London climate march. Demotix/See Li. All rights reserved.
This weekend, 13-14 February, thousands of people in more than 50 countries across six continents will take action, demanding that local authorities, universities, religious institutions, pension funds and other public institutions quit funding the fossil fuel industry. Global Divestment Day will celebrate the rapid growth, and demonstrate the increasingly international reach and power, of the divestment movement.
Public institutions that continue to invest in fossil fuels are complicit in the conduct of a rogue industry. By challenging this practice, constituents hold democratically mandated institutions accountable to their responsibilities to act as stewards for the public good. By 2014, 180 institutions had already divested, citing climate or carbon risk as their motivation.

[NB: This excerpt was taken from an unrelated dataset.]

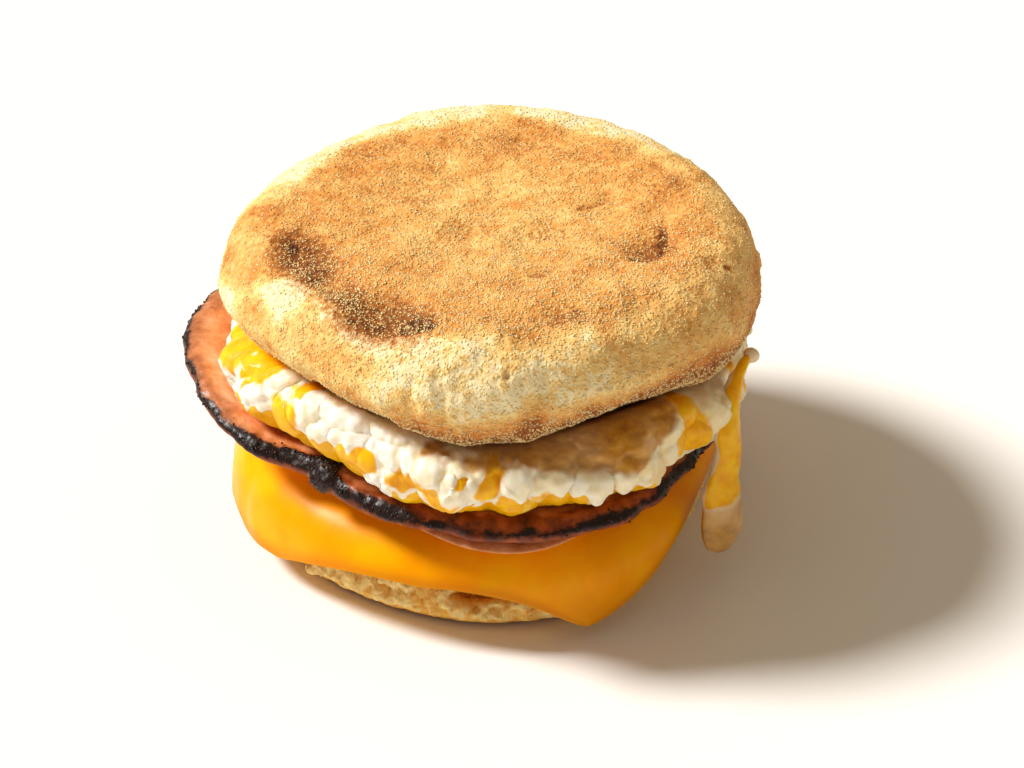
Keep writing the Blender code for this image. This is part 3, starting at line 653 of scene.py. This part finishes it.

On Global Divestment Day the message will be clear: now is the time to end the era of dependence on fossil fuels and transition towards clean, renewable sources of energy. We no longer have the luxury of waiting; the climate crisis dictates immediate action. People all around the world have the power to enact this by breaking their ties with institutions that willingly continue to fund the source of the climate crisis.
The divestment movement aims for two transformational changes: Firstly, to weaken the political influence of the fossil fuel industry by removing its social licence to operate. Second, to redefine the use of public money with a view to a long-term stewardship that challenges the prevailing power imbalance and reclaims the interests of the 99 percent.
Macedonia climate march. Demotix/Kushtrim Jashari. All rights reserved.
The climate crisis requires no less than a fundamental transformation of our economy. Who leads this transition is crucial to what it will look like. By divesting we can move resources to new projects driven by communities rising to the urgent challenge of building a new economy that serves us.
Together, we can create energy that is democratically controlled by our communities, instead of major corporations. It is this vision of disarming beauty and global unity that builds the power of the climate movement. It injects renewed hope looking beyond the possible outcome of the upcoming climate summit, taking place in Paris at the end of the year. Most importantly, it creates a whirlwind of optimism for people everywhere who care about global justice.